* [Given data]

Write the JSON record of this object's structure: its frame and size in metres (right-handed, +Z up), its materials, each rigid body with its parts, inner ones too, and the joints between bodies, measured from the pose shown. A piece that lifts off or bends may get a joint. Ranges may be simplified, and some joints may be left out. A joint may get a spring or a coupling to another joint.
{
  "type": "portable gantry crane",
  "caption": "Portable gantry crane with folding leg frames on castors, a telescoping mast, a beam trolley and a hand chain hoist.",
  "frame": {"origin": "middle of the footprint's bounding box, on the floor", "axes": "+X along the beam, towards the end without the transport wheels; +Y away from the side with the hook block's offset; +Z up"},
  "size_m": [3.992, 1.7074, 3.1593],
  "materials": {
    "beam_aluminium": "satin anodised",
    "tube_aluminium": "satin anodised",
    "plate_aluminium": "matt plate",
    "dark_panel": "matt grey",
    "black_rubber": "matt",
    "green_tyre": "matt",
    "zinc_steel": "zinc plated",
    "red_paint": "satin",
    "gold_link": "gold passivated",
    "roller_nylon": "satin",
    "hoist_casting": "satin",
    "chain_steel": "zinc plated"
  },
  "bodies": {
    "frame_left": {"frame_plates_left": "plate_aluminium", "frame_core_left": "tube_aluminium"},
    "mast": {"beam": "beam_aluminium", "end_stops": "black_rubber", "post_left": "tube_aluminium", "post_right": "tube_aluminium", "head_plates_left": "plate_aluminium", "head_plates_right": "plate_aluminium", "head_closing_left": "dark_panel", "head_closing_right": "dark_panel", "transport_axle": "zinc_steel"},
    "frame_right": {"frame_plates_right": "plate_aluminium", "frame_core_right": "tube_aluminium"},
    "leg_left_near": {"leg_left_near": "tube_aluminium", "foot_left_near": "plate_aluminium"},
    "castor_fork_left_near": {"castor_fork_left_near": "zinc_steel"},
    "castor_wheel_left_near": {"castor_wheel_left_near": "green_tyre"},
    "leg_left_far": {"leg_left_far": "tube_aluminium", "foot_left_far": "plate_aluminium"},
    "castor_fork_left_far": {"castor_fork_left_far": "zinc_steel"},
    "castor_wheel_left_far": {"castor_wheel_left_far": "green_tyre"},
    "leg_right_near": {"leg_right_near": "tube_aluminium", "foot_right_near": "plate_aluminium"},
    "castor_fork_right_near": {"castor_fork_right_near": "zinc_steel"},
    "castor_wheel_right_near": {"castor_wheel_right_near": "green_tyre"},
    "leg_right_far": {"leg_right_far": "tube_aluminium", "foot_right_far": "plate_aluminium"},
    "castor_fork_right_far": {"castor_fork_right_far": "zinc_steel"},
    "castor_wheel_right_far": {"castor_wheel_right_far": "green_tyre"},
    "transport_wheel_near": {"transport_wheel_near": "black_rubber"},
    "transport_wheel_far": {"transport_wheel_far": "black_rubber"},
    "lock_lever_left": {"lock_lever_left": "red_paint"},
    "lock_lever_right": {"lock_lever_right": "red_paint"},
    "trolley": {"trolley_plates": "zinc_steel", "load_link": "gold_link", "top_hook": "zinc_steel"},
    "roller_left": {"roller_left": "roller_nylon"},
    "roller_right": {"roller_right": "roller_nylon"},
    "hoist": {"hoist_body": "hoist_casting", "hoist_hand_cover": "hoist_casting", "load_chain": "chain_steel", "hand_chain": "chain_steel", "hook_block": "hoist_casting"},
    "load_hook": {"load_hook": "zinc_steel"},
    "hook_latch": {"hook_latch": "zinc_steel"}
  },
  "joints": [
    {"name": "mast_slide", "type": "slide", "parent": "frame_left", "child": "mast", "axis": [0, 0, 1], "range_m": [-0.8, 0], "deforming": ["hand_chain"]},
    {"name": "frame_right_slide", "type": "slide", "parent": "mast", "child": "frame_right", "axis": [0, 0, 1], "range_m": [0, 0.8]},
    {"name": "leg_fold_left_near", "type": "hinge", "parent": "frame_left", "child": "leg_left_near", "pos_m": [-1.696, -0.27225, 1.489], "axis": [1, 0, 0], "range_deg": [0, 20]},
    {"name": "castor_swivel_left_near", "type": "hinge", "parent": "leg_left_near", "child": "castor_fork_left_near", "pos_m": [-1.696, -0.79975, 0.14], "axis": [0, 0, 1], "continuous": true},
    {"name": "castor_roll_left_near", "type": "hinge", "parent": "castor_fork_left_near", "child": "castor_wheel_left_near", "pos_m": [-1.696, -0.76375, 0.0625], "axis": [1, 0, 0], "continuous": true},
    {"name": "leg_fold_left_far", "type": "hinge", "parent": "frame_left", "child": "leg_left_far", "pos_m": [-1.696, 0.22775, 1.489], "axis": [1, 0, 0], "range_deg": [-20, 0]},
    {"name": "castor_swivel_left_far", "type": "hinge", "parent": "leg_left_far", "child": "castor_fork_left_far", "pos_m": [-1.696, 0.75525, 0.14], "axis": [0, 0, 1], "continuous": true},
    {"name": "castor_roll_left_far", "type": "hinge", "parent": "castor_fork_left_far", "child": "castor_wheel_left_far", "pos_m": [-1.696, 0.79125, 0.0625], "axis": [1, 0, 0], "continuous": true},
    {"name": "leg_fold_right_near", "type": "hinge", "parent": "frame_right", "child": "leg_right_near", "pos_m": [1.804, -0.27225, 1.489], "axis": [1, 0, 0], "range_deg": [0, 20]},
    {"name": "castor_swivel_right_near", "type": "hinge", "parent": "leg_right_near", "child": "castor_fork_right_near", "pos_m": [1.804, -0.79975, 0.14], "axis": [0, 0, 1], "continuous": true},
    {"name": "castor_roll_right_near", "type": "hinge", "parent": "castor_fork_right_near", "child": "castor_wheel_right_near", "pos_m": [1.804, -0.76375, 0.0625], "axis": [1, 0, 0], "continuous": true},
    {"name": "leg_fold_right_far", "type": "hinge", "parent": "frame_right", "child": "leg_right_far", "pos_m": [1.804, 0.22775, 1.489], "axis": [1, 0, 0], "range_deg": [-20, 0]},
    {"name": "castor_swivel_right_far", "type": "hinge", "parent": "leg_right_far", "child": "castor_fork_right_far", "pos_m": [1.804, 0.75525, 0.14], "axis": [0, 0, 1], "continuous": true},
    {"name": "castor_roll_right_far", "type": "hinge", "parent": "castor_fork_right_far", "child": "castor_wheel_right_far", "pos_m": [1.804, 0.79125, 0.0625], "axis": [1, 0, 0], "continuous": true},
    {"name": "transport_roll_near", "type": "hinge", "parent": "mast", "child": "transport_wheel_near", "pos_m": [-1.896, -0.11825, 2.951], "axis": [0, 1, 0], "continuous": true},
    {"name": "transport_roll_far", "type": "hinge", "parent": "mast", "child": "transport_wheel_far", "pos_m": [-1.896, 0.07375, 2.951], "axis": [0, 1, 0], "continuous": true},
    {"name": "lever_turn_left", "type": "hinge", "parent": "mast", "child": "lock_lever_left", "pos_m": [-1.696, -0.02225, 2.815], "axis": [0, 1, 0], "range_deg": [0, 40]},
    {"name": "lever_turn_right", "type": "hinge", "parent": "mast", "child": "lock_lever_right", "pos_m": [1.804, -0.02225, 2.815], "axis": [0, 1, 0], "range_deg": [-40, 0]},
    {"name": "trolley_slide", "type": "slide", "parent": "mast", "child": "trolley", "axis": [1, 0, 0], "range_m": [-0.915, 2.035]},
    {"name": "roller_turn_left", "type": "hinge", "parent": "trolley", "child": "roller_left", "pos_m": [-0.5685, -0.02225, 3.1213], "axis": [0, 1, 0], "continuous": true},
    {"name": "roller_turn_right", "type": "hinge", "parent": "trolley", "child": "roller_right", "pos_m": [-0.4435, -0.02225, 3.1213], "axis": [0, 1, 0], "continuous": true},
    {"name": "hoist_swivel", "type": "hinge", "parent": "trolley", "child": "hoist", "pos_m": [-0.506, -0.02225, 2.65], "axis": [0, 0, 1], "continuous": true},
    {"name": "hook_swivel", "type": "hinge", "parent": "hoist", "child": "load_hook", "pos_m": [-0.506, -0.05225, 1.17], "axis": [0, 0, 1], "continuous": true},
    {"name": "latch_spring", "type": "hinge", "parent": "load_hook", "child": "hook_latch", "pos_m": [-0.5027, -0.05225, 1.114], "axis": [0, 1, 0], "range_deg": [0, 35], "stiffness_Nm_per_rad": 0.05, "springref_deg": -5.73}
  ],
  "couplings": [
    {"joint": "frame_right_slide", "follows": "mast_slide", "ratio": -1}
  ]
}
==
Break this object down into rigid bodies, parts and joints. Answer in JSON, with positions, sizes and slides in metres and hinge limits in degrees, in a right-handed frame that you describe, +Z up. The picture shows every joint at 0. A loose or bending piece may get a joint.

* [Brief] How many lines of the data hold the string "materials"? Reply with the number alone.

* [Response to the exercise] 2